Directions: All of the material below is to be returned exactly.

— Start Raw data —

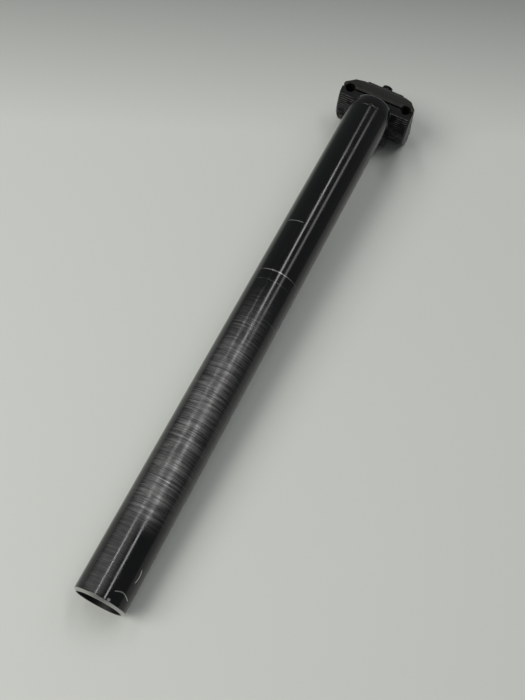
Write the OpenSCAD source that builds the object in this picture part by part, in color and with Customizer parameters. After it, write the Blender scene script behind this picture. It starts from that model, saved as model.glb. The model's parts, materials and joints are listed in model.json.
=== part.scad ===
// Seatpost with a laid-back head: a straight shank, a bonded head with a toothed cradle, and a
// two-piece rail clamp that one bolt holds from below.
// The post lies on its back: X runs across it, Y along it towards the head, and Z up out of
// its front side. The origin is on the shank's axis, at the minimum insertion depth.

/* [Shank] */
// Outside diameter of the shank
shank_d = 31.6; // [30:0.1:34]
// Wall thickness of the shank
shank_wall = 2.6; // [2:0.1:3.2]
// Length from the open end to the rim of the head
post_len = 390; // [250:1:450]
// Shank that has to stay inside the frame, measured from the open end
insert_min = 100; // [80:1:120]
// Width of the chamfer round the open end
end_chamfer = 1.5; // [0.5:0.1:1.8]

/* [Head] */
// Height of the shoulder between the shank and the rim of the head
shoulder_h = 10.5; // [8:0.5:14]
// Radius that the shoulder loses up to the rim
shoulder_in = 1.6; // [0.5:0.1:2.5]
// Depth of the spigot that is bonded into the shank
spigot_len = 45; // [35:1:60]
// Bore of the spigot
spigot_bore_d = 14; // [10:0.5:15]
// Distance of the tilt axis behind the axis of the shank
axis_back = 12; // [8:0.5:16]
// Height of the bottom of the cradle above the rim
cradle_rise = 3.3; // [2:0.1:6]
// Thickness of the cradle wall that the bolt clamps
cradle_wall = 5.5; // [4:0.5:6.5]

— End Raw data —

Problem solution:
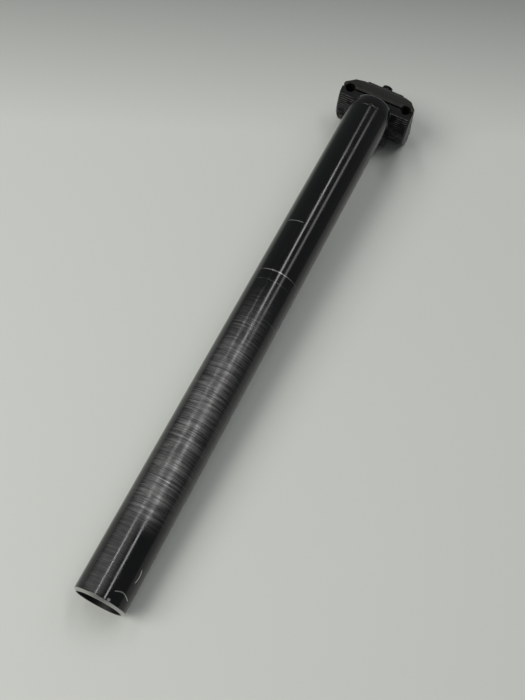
Write the OpenSCAD source that builds the object in this picture part by part, in color and with Customizer parameters. After it, write the Blender scene script behind this picture. It starts from that model, saved as model.glb. The model's parts, materials and joints are listed in model.json.
=== part.scad ===
// Seatpost with a laid-back head: a straight shank, a bonded head with a toothed cradle, and a
// two-piece rail clamp that one bolt holds from below.
// The post lies on its back: X runs across it, Y along it towards the head, and Z up out of
// its front side. The origin is on the shank's axis, at the minimum insertion depth.

/* [Shank] */
// Outside diameter of the shank
shank_d = 31.6; // [30:0.1:34]
// Wall thickness of the shank
shank_wall = 2.6; // [2:0.1:3.2]
// Length from the open end to the rim of the head
post_len = 390; // [250:1:450]
// Shank that has to stay inside the frame, measured from the open end
insert_min = 100; // [80:1:120]
// Width of the chamfer round the open end
end_chamfer = 1.5; // [0.5:0.1:1.8]

/* [Head] */
// Height of the shoulder between the shank and the rim of the head
shoulder_h = 10.5; // [8:0.5:14]
// Radius that the shoulder loses up to the rim
shoulder_in = 1.6; // [0.5:0.1:2.5]
// Depth of the spigot that is bonded into the shank
spigot_len = 45; // [35:1:60]
// Bore of the spigot
spigot_bore_d = 14; // [10:0.5:15]
// Distance of the tilt axis behind the axis of the shank
axis_back = 12; // [8:0.5:16]
// Height of the bottom of the cradle above the rim
cradle_rise = 3.3; // [2:0.1:6]
// Thickness of the cradle wall that the bolt clamps
cradle_wall = 5.5; // [4:0.5:6.5]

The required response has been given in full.